Running a bar is generally not seen as an indicator of religious conservatism, although the path to jihadism has included drug-dealing. In France, jihadists have been highly active in recruiting in jails among minor criminals and drugs dealers: the Charlie Hebdo assassins and Amedy Coulibaly, who in January gunned down shoppers at a Jewish delicatessen in Paris, all had petty criminal backgrounds.
Evading detection
So were the brothers cleverly disguising their conversion in a bid to evade detection on instructions of recruiters, or does the Islamic State terror group no longer care whether European converts are truly pious conservatives or just misfits who become jihadists as a lifestyle choice or as an expression of rage?
Rik Coolsaet, a university professor and senior fellow at the Egmont Institute, an independent think-tank based in Brussels, says that each wave of European jihadists seems less obviously radical and more secular than its predecessor.
“This is partly to do with age — the average age now is lower than it was in the earlier generations of recruits going to Iraq, Afghanistan or Pakistan in the 1980s and 1990s. And what I see in their social media messaging and tweets is a combination of troubled, rebellious teenage themes and narcissism,” he says.
He dubs them “pop-jihadists.”
“If I were an old-fashioned jihadist I would consider these new recruits, wannabes and not the real thing,” says Coolsaet, a member of the European Network of Experts on Radicalization, a group convened by the European Commission.
“Going to Syria or joining the Islamic State has become a kind of alternative outlet for deviant behavior —like street gangs or juvenile delinquency or drug-trafficking.”
Preying on the vulnerable and confused
And he thinks ISIS doesn’t care that their latest recruits are not genuine Salafi jihadists but “exploits them very opportunistically based on what they have to offer the caliphate or how they can be used to strike Europe.” They focus on disaffection, a sense of marginalization and individual mental trauma to recruit — preying on the vulnerable and confused.
If managed carefully radicalization can be remarkably rapid. That was the case for two of those involved in the Paris attacks.
Hasna Aït Boulahcen, the cousin of Abdelhamid Abated, the suspected ringleader of the Nov. 13 bombings and shootings in Paris, exchanged her cowboy hat and boots and jeans for a jilbab and niqab just half-a-year before dying in a seven-hour shootout in the Paris suburb of Saint Denis.

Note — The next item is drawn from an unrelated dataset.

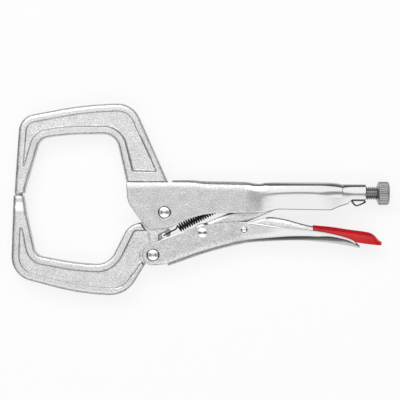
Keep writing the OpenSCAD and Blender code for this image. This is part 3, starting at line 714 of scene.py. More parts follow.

Her family and friends describe the 26-year-old as a onetime party girl, who smoked, drank vodka and took drugs before in May embracing Salafi jihadism. They also describe her as a lost soul. She was said to have “lived in her own world” after a disruptive childhood.
French-born Bilal Hadfi, the youngest of the Paris attackers, was radicalized also in a matter of months, expressing extreme views at his college only after the Charlie Hebdo attacks in Paris in January 2015. His teacher told Belgium's Radio One that he had said: “It was right what happened because the magazine had insulted his religion.”
In February the baby-faced 20-year-old, who his mother described as a time-bomb, set off to Syria, returning to Europe to detonate his suicide vest outside the Stade de France stadium.
Quick radicalization
“A lot of these guys are get radicalized in months and sometimes in just a matter of weeks,” says Pieter Ostaeyen, an Arabist who has been studying Islamic extremism and maintains a database on Belgian and Dutch jihadists.
He sees a lot of factors at play. “Apocalyptic appeal to lost souls and the brutal force and savagery the Islamic State displays can contribute to a quick radicalization.”
So can peer pressure and kinship. “It plays an important role,” he says.
Both Belgium and France have huge online ISIS fan clubs, making it seem for an impressionable youngster with a grudge “normal” to see jihad as an acceptable alternative to societies and cultures they feel adrift in.
“The current foreign fighters phenomenon is part of a youth subculture that has developed against a very specific social and international context,” says Coolsaet. “It is a generational conflict.” He says up to a point, the very same dynamics were at play during the protest movements of the 1960s and the 1970s.
He argues they are escaping their estrangement from a society they feel lacks empathy for them. “Their religious knowledge is even more superficial than their predecessors,” he says. Unlike al-Qaida affiliates, which have been more selective, the Islamic State doesn’t care.